* Start *

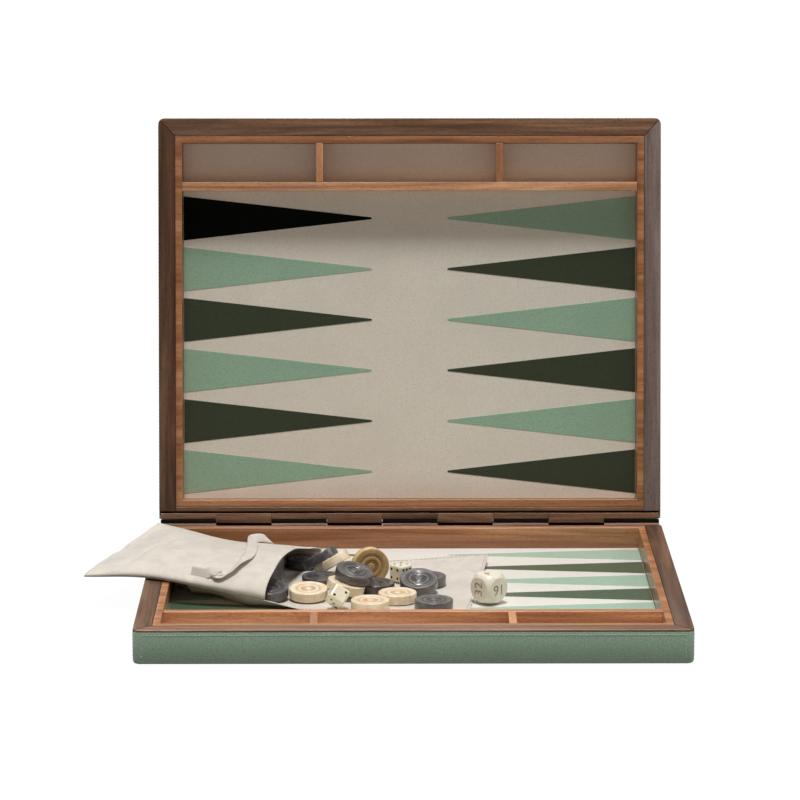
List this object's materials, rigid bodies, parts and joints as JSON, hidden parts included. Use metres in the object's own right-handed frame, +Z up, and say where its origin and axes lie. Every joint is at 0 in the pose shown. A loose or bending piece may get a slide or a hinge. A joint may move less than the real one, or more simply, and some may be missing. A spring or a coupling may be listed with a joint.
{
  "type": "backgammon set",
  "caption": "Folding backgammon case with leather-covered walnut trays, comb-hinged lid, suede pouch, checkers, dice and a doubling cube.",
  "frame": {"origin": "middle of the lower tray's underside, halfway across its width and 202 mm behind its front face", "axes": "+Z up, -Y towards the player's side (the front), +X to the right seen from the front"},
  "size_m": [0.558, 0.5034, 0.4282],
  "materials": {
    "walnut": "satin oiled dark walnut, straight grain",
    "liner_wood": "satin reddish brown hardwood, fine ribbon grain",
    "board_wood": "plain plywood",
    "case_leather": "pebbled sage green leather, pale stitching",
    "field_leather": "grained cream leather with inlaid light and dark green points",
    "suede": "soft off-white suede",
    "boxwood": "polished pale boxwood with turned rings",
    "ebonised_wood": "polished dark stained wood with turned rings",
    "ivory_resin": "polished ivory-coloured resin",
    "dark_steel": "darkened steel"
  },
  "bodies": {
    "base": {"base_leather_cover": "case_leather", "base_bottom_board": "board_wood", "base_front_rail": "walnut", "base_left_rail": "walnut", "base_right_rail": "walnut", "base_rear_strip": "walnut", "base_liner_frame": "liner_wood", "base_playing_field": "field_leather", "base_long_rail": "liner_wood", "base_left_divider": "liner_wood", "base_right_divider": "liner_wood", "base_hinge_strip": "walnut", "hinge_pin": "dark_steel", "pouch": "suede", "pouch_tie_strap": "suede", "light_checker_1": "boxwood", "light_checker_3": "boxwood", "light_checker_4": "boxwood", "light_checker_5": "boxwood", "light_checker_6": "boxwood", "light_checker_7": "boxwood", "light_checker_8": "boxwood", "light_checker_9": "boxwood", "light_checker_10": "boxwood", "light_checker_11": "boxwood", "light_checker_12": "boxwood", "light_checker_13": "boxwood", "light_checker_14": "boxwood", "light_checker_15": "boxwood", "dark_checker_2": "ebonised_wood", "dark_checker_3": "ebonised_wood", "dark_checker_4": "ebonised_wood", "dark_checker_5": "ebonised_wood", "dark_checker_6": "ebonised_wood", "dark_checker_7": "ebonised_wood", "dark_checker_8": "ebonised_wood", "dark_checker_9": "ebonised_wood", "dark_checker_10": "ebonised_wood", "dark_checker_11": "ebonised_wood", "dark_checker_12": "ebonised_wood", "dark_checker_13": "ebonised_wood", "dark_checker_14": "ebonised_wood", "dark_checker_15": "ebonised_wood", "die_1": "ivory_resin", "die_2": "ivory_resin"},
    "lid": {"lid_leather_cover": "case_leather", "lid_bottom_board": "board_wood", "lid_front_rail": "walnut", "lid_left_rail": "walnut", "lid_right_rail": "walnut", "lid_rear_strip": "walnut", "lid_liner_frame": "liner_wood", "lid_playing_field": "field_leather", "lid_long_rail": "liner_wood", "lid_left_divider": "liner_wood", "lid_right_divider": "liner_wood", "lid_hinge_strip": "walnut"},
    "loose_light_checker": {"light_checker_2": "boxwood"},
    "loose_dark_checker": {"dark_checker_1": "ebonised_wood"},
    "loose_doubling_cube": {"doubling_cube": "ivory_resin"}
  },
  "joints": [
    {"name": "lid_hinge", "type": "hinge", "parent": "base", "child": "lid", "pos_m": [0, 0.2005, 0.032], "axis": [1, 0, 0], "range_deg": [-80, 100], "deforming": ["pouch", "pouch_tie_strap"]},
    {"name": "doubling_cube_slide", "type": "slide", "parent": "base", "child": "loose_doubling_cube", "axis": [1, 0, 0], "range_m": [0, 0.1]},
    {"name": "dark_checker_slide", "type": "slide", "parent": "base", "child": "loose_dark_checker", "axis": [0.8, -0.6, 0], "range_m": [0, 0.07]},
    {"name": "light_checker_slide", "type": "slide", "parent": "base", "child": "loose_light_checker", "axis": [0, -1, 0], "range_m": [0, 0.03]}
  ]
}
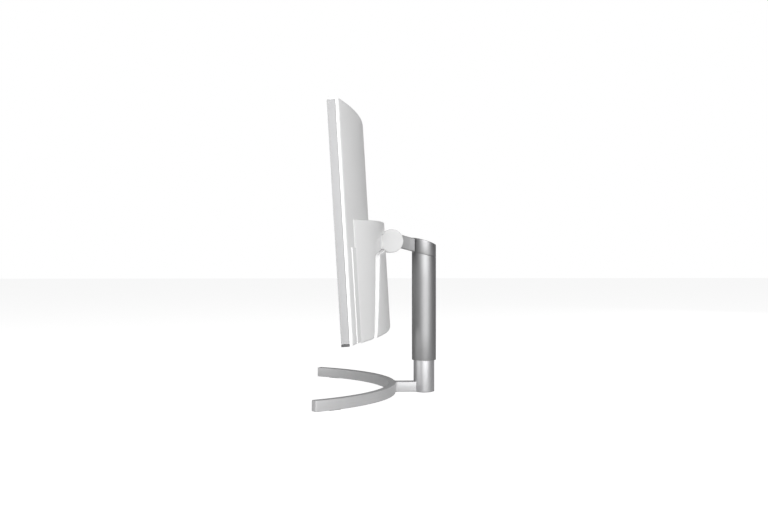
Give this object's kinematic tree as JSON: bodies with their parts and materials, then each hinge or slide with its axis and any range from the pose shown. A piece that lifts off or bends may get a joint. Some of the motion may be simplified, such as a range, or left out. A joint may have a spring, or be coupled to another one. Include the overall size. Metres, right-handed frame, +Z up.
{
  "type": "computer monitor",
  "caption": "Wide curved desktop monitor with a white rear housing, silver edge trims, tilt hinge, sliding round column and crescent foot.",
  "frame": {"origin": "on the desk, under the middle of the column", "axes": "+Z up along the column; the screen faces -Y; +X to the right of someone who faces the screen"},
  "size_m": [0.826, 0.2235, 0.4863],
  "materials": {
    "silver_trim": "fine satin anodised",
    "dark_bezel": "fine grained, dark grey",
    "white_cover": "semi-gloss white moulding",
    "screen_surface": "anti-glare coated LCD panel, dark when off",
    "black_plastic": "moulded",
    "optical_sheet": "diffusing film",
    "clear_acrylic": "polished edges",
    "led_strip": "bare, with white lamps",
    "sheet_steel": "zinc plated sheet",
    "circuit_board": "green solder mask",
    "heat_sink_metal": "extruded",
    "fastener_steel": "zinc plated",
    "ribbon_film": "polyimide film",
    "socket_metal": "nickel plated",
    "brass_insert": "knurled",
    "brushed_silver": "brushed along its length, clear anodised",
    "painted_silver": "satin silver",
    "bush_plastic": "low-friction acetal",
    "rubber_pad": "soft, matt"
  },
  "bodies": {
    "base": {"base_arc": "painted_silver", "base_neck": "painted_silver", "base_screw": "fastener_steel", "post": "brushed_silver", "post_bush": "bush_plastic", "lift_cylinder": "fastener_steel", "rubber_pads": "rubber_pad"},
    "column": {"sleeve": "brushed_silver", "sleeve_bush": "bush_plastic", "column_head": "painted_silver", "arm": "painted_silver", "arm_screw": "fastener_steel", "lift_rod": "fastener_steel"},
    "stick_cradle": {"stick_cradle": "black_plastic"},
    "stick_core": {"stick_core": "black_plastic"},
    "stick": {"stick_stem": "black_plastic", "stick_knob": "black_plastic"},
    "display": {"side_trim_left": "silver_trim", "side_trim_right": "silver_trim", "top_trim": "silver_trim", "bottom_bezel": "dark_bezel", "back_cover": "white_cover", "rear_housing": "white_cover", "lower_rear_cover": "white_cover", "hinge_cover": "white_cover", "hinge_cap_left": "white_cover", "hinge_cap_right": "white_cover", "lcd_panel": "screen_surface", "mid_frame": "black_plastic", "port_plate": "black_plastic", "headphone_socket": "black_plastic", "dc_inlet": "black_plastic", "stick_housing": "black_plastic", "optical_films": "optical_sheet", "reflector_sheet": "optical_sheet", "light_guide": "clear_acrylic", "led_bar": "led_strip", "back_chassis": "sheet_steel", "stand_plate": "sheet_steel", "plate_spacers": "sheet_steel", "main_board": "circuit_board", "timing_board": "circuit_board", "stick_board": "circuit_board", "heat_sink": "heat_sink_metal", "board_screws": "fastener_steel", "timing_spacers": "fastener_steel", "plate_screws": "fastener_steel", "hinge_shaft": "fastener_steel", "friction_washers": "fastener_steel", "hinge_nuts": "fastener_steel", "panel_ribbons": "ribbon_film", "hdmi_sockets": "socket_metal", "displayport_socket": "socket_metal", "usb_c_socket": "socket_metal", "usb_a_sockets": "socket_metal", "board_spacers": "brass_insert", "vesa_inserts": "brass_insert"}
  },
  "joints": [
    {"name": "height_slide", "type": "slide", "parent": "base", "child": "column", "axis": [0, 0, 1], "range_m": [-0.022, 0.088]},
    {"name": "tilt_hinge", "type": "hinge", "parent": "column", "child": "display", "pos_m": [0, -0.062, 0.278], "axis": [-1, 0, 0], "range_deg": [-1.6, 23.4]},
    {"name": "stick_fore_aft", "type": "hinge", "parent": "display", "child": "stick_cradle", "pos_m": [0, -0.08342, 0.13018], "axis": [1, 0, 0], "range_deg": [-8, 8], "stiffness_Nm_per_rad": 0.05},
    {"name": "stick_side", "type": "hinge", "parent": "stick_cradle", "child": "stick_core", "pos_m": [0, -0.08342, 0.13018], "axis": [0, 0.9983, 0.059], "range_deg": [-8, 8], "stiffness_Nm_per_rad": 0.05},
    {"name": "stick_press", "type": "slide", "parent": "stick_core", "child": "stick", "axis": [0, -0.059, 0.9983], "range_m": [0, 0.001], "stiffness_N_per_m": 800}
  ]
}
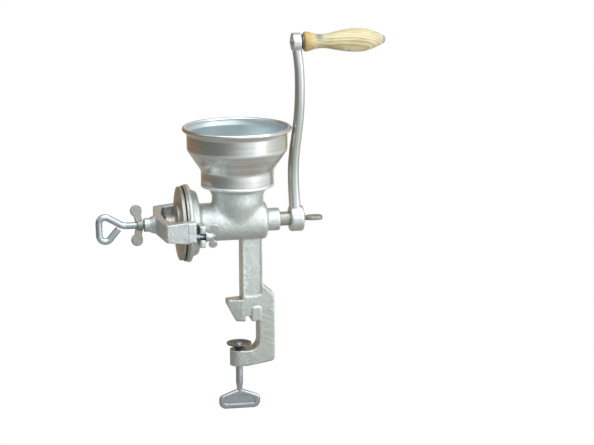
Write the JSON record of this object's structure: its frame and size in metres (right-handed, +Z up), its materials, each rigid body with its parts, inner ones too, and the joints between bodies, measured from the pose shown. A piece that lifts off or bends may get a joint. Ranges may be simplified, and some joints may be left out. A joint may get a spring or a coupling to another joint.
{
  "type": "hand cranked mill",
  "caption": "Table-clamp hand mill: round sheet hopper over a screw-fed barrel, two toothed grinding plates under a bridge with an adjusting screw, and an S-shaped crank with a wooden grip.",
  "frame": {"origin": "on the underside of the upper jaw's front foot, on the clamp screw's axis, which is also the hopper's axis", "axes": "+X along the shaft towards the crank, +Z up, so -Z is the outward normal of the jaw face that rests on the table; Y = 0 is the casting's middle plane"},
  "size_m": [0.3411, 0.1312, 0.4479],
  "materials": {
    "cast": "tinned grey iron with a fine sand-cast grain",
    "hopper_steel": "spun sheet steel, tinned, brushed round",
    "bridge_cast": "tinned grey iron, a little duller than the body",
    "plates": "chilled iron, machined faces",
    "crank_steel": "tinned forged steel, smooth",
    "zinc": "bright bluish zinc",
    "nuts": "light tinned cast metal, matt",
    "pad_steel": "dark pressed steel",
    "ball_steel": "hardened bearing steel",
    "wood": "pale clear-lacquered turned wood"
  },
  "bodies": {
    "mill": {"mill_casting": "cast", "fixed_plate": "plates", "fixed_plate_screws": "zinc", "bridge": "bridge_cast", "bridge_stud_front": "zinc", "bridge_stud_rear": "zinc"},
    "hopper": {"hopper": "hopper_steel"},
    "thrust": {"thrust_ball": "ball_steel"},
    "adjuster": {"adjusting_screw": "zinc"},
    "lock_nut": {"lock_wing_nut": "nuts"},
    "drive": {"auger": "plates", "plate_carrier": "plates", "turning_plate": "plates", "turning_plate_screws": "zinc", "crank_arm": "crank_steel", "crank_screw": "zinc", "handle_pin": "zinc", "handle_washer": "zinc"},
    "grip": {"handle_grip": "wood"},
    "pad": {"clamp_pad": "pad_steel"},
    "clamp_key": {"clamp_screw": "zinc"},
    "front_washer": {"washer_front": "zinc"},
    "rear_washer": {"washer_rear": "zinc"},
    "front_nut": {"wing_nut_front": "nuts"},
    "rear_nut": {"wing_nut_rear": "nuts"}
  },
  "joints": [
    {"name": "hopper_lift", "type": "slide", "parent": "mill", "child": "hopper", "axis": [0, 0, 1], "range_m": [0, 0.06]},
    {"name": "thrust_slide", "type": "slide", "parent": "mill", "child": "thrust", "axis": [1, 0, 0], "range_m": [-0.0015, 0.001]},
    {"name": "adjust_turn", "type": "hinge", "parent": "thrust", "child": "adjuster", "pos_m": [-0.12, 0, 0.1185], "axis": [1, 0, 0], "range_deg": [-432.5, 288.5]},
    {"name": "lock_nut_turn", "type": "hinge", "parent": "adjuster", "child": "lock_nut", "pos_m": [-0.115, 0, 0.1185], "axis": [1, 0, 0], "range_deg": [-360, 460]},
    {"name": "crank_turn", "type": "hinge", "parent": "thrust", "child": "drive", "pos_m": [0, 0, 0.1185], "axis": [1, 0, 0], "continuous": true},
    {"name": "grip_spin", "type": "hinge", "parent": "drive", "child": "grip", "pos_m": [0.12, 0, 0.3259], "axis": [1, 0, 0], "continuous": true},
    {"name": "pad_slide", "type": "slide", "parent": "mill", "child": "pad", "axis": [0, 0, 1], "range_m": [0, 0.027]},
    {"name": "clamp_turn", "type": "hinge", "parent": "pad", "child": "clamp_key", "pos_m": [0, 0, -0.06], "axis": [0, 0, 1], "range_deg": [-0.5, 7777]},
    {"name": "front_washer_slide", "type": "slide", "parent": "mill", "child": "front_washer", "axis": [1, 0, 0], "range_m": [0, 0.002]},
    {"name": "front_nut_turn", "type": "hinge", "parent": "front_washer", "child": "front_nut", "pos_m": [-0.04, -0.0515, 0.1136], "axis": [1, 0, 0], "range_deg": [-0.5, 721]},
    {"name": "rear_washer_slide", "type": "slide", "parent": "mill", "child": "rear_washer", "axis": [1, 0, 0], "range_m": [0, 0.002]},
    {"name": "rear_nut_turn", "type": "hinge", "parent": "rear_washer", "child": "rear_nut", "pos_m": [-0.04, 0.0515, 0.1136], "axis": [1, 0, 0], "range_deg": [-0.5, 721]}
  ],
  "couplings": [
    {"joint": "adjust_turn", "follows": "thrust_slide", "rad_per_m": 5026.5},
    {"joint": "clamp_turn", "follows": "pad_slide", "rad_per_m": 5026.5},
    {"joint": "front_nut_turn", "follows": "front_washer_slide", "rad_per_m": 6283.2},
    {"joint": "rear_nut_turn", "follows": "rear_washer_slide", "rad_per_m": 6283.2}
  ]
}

* End *

**EXERCISE**
The lines to collect are those holding the string "rigid"; copy them all.

**ANSWER IN FULL**
List this object's materials, rigid bodies, parts and joints as JSON, hidden parts included. Use metres in the object's own right-handed frame, +Z up, and say where its origin and axes lie. Every joint is at 0 in the pose shown. A loose or bending piece may get a slide or a hinge. A joint may move less than the real one, or more simply, and some may be missing. A spring or a coupling may be listed with a joint.
Write the JSON record of this object's structure: its frame and size in metres (right-handed, +Z up), its materials, each rigid body with its parts, inner ones too, and the joints between bodies, measured from the pose shown. A piece that lifts off or bends may get a joint. Ranges may be simplified, and some joints may be left out. A joint may get a spring or a coupling to another joint.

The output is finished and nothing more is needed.